Sensuel, nonchalant et provocateur. Gabi Delgado Lopez, vaguement défoncé, envoie paitre le journaliste de la RTBF qui l’interviewe avant un concert en 1986. « Vous avez influencé beaucoup de groupes par le passé mais aujourd’hui, qu’en est-il ? », tente l’intervieweur intrépide. « C’est ça, ouais », sourit Gabi derrière ses lunettes noires en guise de réponse. C’était il y a 34 ans. Dans la nuit de Dimanche 22 mars 2020, à l’âge de 61 ans, le chanteur de DAF s’est éteint, comme le rapporte Robert Görl, son binôme de toujours, sur Facebook.

Les deux hommes, amis comme deux frères, s’étaient rencontrés en 1978 sur le zinc du Ratinger Hof, un bar où se retrouvent aujourd’hui encore les jeunes punks et artistes de Düsseldorf. En 1978, le punk et le post-punk sont alors essentiellement joués par des formations de rock telles que Joy Division. Mais les synthétiseurs et autres boites à rythmes commencent à se populariser et à devenir abordables, y compris pour deux jeunes Allemands comme Gabi et Robert.

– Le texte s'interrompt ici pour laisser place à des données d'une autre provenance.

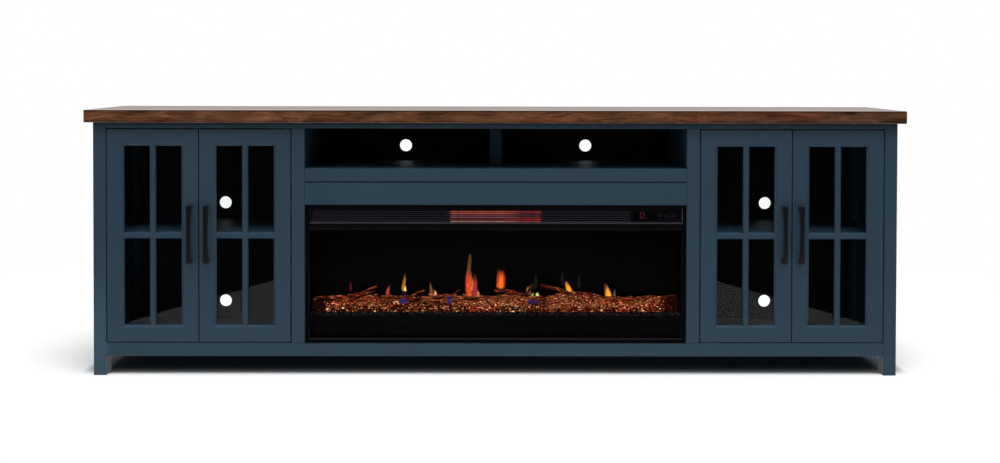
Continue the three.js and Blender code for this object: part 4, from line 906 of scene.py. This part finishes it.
def groove_line(material):
    """A chamfered bead along the groove of the front plate."""
    rings = []
    for x in GLASS_OUTER[0]:
        section = ((TRIM_SUNK, 1.0), (-BEAD_PROUD, 0.4), (-BEAD_PROUD, -0.6), (TRIM_SUNK, -1.0))
        rings.append([Vector((x, BEZEL_FRONT + depth, GROOVE_Z + up * BEAD_HALF)) for depth, up in section])
    new_piece("bezel_bead", (*loft(rings), {}), material)


def display_lens():
    """A lens with round corners and a chamfered front edge, closed at the back."""
    rings = []
    for y, shrink in ((LENS_BACK, 0.0), (LENS_FRONT + LENS_CHAMFER, 0.0), (LENS_FRONT, LENS_CHAMFER)):
        ring = []
        for quarter, centre in enumerate(rectangle(LENS_X, y, LENS_Z, LENS_RADIUS)):
            for step in range(5):
                turn = math.tau * (0.5 + quarter / 4 + step / 16)
                ring.append(centre + (LENS_RADIUS - shrink) * Vector((math.cos(turn), 0, math.sin(turn))))
        rings.append(ring)
    new_piece("display_lens", (*loft(rings), {}), black_material("display_lens"))


def digit_marks():
    """The lit bars of a plain 0 and its point, on the display's lens."""
    (left, right), (low, high), width = DIGIT_X, DIGIT_Z, DIGIT_STROKE
    middle = (low + high) / 2
    lower, upper = (low + DIGIT_GAP, middle - DIGIT_GAP), (middle + DIGIT_GAP, high - DIGIT_GAP)
    bars = (
        ((left, left + width), lower, 0.85),
        ((left, left + width), upper, 0.9),
        ((right - width, right), lower, 0.7),
        ((right - width, right), upper, 1.0),
        ((left + width, right - width), (low, low + width), 0.9),
        ((left + width, right - width), (high - width, high), 0.55),
        ((DIGIT_POINT, DIGIT_POINT + width), (low, low + 1.3 * width), 0.8),
    )
    forms = []
    for x, z, tone in bars:
        base = rectangle(x, LENS_FRONT + DIGIT_SUNK, z)
        face = rectangle(x, LENS_FRONT - DIGIT_PROUD, z, DIGIT_CHAMFER)
        forms.append((*loft([base, face]), [tone] * 6))
    look = glow_material("lit_digit", DIGIT_STOPS, (0.3, 0.4), (400.0, 400.0, 400.0), (0.95, 1.05))
    new_piece("display_digit", join(forms), look)


def front_trims():
    # Painted light on the trims: lit on the vent trim's bottom and right bars, half lit on the glass trim's
    # bottom bar and the bead, shade on the rest
    lit, dim, dark = (black_material(name) for name in ("painted_lit_trim", "painted_half_lit_trim", "painted_shade_trim"))
    window_trim("vent_trim", lit, dark, VENT_OUTER, VENT_INNER, 2)
    window_trim("glass_trim", dim, dark, GLASS_OUTER, GLASS_INNER, 1)
    groove_line(dim)
    display_lens()
    digit_marks()


def soft_edges():
    """Small rounded arrises, which catch the light along each board."""
    boards = ["top_rail", "bottom_rail", "media_shelf", "media_divider", "fascia_board"]
    boards += both("leg_front", "centre_stile", "adjustable_shelf") + of_doors("frame", "grille")
    for name in boards:
        edge = nodes[name].modifiers.new("arris", "BEVEL")
        edge.width = ARRIS_WIDTH
        edge.segments = 2
        edge.limit_method = "ANGLE"
        edge.angle_limit = math.radians(50)
        edge.use_clamp_overlap = True


# Flames
def flame_material():
    material, tree, shader = new_material("flame_light", Base_Color=0, Roughness=1.0, Specular_IOR_Level=0)
    glow = add_node("Attribute", {}, tree, attribute_name="glow").outputs
    streaks = noise_of(object_place(tree, (380.0, 1.0, 45.0)), 1.0, 3.0, 0.6, 0.8)
    lit = tinted(glow["Color"], blend(streaks, 0.38, 1.45))
    wire(shader, Emission_Color=lit, Emission_Strength=FLAME_LEVEL, Alpha=glow["Alpha"])
    return material


def flame(name, material, x, foot, height, width, lean, fullness, ragged, core, rim, tip):
    """A tongue of light on the flame screen: a thin closed lens, with the glow on its front."""
    columns, rows = 14, 30
    wave = 9 * noise.noise(Vector((x * 40, 0, 0)))
    vertices, colours, front, back = [], [], {}, {}
    for row in range(rows + 1):
        v = row / rows
        half = width / 2 * min(1.0, 0.6 + 3 * v) * (1 - v ** fullness) ** 0.7 + 0.0004
        centre = x + lean * v ** 1.4 + 0.0012 * math.sin(6 * v + wave)
        for column in range(columns + 1):
            u = 2 * column / columns - 1
            edge = 1 - u * u
            torn = ragged * max(0.0, 0.5 + 1.3 * noise.noise(Vector((u * 2.4 + 50 * x, 0, 3.0))))
            fade = clamp((1 - v) * (0.9 + 1.6 * (1 - torn * v)) * max(1.0, fullness / 2))
            heat = edge * (1 - 0.55 * v)
            tint = Vector(rim).lerp(Vector(core), heat).lerp(Vector(tip), clamp(2.6 * v - 1.5))
            around = row in (0, rows) or column in (0, columns)
            front[row, column] = back[row, column] = len(vertices)
            vertices.append(Vector((centre + u * half, FLAME_BACK - FLAME_BULGE * edge, foot + height * v)))
            soft = edge ** 1.7 * (0.85 + 0.5 * noise.noise(Vector((u * 3.0 + 90 * x, 2.5 * v, 7.0))))
            colours.append((*tint, 0.0 if around else min(1.0, 1.7 * soft) * fade * min(1.0, 0.3 + 5 * v)))
            if not around:
                back[row, column] = len(vertices)
                vertices.append(Vector((centre + u * half, FLAME_BACK + 0.0002, foot + height * v)))
                colours.append((*tint, 0.0))
    faces = []
    for r in range(rows):
        for c in range(columns):
            corners = [(r, c), (r, c + 1), (r + 1, c + 1), (r + 1, c)]
            if (2 * r < rows) != (2 * c < columns):
                corners = corners[1:] + corners[:1]
            for three in (corners[:3], corners[2:] + corners[:1]):
                faces.append([front[corner] for corner in three])
                faces.append([back[corner] for corner in reversed(three)])
    made = new_piece(name, (vertices, faces, {}), material)
    glow = made.data.color_attributes.new("glow", "FLOAT_COLOR", "POINT")
    for i, colour in enumerate(colours):
        glow.data[i].color = colour


def flames():
    material = flame_material()
    for number, row in enumerate(FLAMES, 1):
        flame(f"flame_{number}", material, *row)


# The stage: a pale floor, a white surround and soft lamps
def floor():
    """Diffuse round the object, where it keeps the shadow and a painted shadow under the object, and white
    far away; mirrors see a lit pool.
    """
    bpy.ops.mesh.primitive_plane_add(size=80.0, location=(0, 0, 0))
    ground = bpy.context.object
    ground.name = "floor"
    material, tree, shader = new_material("floor", Roughness=0.9, Specular_IOR_Level=0.0)
    place = add_node("NewGeometry", {}, tree).outputs["Position"]
    x, y, _ = axes(place)
    aside, depth = math_node("ABSOLUTE", x), math_node("ABSOLUTE", y)
    ahead = times(math_node("SUBTRACT", POOL_FROM, y), POOL_SPREAD)
    pool = spread(math_node("ADD", aside, ahead), 1.0, 0.01, *POOL_EDGE)
    # Painted shadow on the floor under the object
    painted_shadow = times(fall(aside, *PAINTED_SHADOW_SIDE), ramp(rise(depth, *PAINTED_SHADOW_DEPTH), PAINTED_SHADOW_STOPS))
    wire(shader, Base_Color=mix(painted_shadow, FLOOR_TONE, PAINTED_SHADOW_TONE))
    away = add_node("VectorMath", {0: place}, operation="LENGTH").outputs["Value"]
    near = spread(y, AHEAD_WHITE, BESIDE_WHITE, *WHITE_DEPTH)
    far = math_node("MAXIMUM", near, rise(away, *WHITE_AWAY))
    seen, glossy = seen_rays(tree)
    mirrored = math_node("GREATER_THAN", glossy, seen)
    white = times(seen, far, math_node("SUBTRACT", 1.0, painted_shadow))
    share = math_node("MAXIMUM", mirrored, white)
    glow = add_node("Emission", {"Color": WHITE, "Strength": spread(mirrored, 1.0, pool)})
    mix_shaders(share, shader, glow)
    ground.data.materials.append(material)


def surround():
    """White to look at and through. Mirrors see white behind and above the object, and dim ahead."""
    world = bpy.data.worlds.new("surround")
    bpy.context.scene.world = world
    world.use_nodes = True
    tree = world.node_tree
    _, y, z = axes(add_node("TexCoord", {}, tree).outputs["Generated"])
    behind, above = spread(y, 0.012, 1.0, -0.25, 0.3), rise(z, 0.45, 0.85)
    seen, glossy = seen_rays(tree)
    unseen = spread(glossy, WORLD_LIGHT, math_node("MAXIMUM", behind, above))
    fill(tree.nodes["Background"], {"Color": WHITE, "Strength": spread(seen, unseen, 1.0)})


def lamps():
    """Soft lamps; azimuth is 0 ahead of the front and + to the right, and all angles are in degrees."""
    for name, azimuth, elevation, softness, strength in SUNS:
        data = bpy.data.lights.new(name, "SUN")
        data.energy = strength
        data.angle = math.radians(softness)
        made = bpy.data.objects.new(name, data)
        turn, lift = math.radians(azimuth), math.radians(elevation)
        source = Vector((math.sin(turn) * math.cos(lift), -math.cos(turn) * math.cos(lift), math.sin(lift)))
        made.rotation_euler = source.to_track_quat("Z", "Y").to_euler()
        bpy.context.scene.collection.objects.link(made)
        made.visible_glossy = False


def camera():
    data = bpy.data.cameras.new("photo_camera")
    data.sensor_width = 36.0
    data.lens = CAMERA_LENS
    data.shift_y = CAMERA_SHIFT
    made = bpy.data.objects.new("photo_camera", data)
    bpy.context.scene.collection.objects.link(made)
    level = math.cos(CAMERA_PITCH)
    forward = Vector((math.sin(CAMERA_YAW) * level, math.cos(CAMERA_YAW) * level, -math.sin(CAMERA_PITCH)))
    turn = Matrix.Rotation(-CAMERA_ROLL, 3, forward)
    across = forward.cross(Vector((0, 0, 1))).normalized()
    right, up = turn @ across, turn @ across.cross(forward)
    aimed = Matrix((right, up, -forward)).transposed().to_4x4()
    made.matrix_world = Matrix.Translation(CAMERA_PLACE) @ aimed
    bpy.context.scene.camera = made


camera()
cabinet_looks()
insert_looks()
embers()
branches()
flames()
front_trims()
soft_edges()
floor()
surround()
lamps()

bpy.context.scene.view_settings.view_transform = "Standard"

Robert Görl et Gabi Delgado Lopez.

Plus punks que les punks

DeutschAmerikanische Freundschaft (abrégé DAF) se forme en 1979. Après un premier album auquel Gabi ne participe pas, le groupe migre d’Allemagne vers Londres, où la scène post-punk réside. Daniel Miller, patron du célèbre label Mute (Depeche Mode, Fad Gadget) se souvient : « Robert et Gabi sont venus me voir chez Rough Trade, le disquaire dans lequel je travaillais à l’époque. Ils avaient une démo à me donner. J’ai immédiatement été frappé par l’intelligence des deux hommes et par les textes que Gabi écrivait. Il était visionnaire. » Miller fait de DAF une des premières signatures de son label.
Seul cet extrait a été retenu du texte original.